Request:
Extract each line bearing the word "that".
******************************
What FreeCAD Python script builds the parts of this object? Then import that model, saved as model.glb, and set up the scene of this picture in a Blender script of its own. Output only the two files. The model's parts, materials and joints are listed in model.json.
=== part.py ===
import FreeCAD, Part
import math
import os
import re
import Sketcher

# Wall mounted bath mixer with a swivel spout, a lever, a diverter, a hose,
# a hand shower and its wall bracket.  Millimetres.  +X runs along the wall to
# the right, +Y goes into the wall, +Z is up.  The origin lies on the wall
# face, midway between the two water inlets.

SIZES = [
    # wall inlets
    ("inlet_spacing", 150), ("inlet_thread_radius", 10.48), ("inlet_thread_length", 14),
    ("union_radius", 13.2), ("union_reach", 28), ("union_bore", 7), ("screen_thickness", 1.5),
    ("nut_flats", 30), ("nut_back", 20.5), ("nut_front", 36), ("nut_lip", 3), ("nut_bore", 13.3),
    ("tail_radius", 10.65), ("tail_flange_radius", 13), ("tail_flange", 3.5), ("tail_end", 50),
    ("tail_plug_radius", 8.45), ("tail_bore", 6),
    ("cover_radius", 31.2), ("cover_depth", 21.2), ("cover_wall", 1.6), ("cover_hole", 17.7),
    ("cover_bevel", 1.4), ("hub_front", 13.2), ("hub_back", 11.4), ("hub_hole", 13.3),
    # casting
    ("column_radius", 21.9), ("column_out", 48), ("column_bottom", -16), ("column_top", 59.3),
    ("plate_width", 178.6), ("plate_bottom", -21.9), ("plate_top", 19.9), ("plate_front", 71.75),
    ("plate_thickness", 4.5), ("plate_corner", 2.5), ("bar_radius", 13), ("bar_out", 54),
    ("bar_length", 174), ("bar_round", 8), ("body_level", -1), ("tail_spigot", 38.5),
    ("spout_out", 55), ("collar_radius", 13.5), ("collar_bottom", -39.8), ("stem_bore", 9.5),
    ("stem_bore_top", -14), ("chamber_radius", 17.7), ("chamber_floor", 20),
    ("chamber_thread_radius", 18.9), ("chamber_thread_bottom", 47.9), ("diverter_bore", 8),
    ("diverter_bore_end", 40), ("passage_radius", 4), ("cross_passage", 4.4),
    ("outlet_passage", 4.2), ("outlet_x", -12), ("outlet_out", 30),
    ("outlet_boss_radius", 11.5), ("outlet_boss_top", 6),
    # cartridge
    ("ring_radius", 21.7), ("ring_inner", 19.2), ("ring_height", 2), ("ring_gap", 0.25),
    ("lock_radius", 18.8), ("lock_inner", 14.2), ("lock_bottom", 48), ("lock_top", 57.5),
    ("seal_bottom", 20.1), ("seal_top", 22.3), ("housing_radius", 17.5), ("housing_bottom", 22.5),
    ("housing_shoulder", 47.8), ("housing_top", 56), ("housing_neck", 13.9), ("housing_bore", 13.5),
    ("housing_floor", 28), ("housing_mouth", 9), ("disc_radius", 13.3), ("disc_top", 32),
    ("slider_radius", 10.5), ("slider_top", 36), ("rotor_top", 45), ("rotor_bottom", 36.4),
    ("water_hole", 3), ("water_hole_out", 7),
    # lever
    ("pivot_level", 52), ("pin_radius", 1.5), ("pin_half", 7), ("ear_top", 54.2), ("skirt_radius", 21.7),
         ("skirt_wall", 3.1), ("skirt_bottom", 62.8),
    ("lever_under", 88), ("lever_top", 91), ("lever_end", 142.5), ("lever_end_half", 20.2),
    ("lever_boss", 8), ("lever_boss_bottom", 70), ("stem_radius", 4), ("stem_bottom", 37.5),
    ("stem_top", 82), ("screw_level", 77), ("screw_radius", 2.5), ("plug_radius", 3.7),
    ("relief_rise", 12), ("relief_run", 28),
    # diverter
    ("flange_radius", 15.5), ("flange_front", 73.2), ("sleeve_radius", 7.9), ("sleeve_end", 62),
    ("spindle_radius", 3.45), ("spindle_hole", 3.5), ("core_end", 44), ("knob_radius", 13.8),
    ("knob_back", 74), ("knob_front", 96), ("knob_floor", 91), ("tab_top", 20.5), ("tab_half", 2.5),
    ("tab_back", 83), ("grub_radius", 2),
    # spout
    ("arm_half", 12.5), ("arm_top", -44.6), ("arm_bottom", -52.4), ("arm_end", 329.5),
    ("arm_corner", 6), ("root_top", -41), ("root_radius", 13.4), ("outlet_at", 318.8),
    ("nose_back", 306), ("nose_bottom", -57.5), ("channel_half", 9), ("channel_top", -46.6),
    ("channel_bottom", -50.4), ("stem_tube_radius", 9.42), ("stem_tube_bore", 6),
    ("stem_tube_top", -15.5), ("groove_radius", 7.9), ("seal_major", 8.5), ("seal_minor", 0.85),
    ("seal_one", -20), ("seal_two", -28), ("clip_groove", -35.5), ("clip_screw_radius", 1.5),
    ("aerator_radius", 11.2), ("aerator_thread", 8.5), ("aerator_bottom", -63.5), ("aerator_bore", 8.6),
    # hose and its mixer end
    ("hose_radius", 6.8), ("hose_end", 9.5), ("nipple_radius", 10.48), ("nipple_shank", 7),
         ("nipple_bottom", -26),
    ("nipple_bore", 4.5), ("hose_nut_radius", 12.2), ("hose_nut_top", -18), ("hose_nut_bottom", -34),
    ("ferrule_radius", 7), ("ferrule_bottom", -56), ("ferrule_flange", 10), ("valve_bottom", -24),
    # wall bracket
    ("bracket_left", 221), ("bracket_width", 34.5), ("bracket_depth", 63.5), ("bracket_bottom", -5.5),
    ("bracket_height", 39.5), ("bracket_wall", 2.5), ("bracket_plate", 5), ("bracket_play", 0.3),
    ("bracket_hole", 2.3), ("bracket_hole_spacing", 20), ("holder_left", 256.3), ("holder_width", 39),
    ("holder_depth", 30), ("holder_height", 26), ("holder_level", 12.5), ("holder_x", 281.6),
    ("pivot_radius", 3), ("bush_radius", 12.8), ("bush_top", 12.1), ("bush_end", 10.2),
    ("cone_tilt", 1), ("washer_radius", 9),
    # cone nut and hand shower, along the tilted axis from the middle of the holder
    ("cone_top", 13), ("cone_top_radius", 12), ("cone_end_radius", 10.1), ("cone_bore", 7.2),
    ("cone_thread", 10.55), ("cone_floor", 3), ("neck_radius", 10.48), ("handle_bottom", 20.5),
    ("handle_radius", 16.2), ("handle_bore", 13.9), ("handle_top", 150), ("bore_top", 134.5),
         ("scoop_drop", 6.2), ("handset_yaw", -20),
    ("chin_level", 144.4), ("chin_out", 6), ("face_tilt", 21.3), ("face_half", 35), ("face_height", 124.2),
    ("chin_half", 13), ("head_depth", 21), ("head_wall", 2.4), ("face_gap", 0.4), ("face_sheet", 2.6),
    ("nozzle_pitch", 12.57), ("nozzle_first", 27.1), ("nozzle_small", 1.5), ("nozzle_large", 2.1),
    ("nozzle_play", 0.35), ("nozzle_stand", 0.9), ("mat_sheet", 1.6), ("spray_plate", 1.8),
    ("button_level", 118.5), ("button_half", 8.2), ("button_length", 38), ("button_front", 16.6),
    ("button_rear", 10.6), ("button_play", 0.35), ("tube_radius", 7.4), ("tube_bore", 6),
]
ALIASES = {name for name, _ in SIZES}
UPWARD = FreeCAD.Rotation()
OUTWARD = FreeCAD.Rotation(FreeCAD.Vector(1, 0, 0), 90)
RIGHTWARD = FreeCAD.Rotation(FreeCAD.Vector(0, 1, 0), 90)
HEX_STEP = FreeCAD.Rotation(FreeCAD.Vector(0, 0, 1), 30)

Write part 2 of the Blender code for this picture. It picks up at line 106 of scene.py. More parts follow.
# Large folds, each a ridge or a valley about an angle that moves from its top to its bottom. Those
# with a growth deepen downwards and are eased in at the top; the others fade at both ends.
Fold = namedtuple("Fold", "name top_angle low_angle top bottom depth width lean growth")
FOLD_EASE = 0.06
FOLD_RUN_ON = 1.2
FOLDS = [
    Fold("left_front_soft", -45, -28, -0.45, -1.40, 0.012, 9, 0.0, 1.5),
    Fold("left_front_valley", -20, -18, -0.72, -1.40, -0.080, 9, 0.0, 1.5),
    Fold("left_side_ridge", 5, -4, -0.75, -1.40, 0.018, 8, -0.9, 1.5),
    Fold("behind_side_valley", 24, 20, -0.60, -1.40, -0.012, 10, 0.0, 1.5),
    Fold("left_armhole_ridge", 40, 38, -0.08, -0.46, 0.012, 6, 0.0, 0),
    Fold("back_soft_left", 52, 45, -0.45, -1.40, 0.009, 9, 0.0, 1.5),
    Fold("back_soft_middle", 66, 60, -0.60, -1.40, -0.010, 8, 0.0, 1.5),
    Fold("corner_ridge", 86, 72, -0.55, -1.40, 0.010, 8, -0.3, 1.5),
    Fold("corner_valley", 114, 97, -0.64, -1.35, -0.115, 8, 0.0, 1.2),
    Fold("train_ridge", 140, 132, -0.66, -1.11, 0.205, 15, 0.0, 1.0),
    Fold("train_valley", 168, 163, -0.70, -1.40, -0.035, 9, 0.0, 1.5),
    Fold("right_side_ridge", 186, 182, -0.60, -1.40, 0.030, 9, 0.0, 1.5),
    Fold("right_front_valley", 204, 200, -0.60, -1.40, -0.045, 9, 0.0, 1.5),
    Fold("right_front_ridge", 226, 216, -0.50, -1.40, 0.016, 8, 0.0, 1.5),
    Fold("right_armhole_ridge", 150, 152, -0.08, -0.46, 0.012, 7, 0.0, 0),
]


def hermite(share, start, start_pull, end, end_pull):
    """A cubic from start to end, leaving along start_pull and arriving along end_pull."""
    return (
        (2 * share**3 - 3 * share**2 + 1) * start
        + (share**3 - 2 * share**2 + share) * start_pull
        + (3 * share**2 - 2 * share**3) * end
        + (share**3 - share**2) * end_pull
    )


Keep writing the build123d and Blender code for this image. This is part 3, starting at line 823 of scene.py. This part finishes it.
******************************
Output:
What FreeCAD Python script builds the parts of this object? Then import that model, saved as model.glb, and set up the scene of this picture in a Blender script of its own. Output only the two files. The model's parts, materials and joints are listed in model.json.
# Large folds, each a ridge or a valley about an angle that moves from its top to its bottom. Those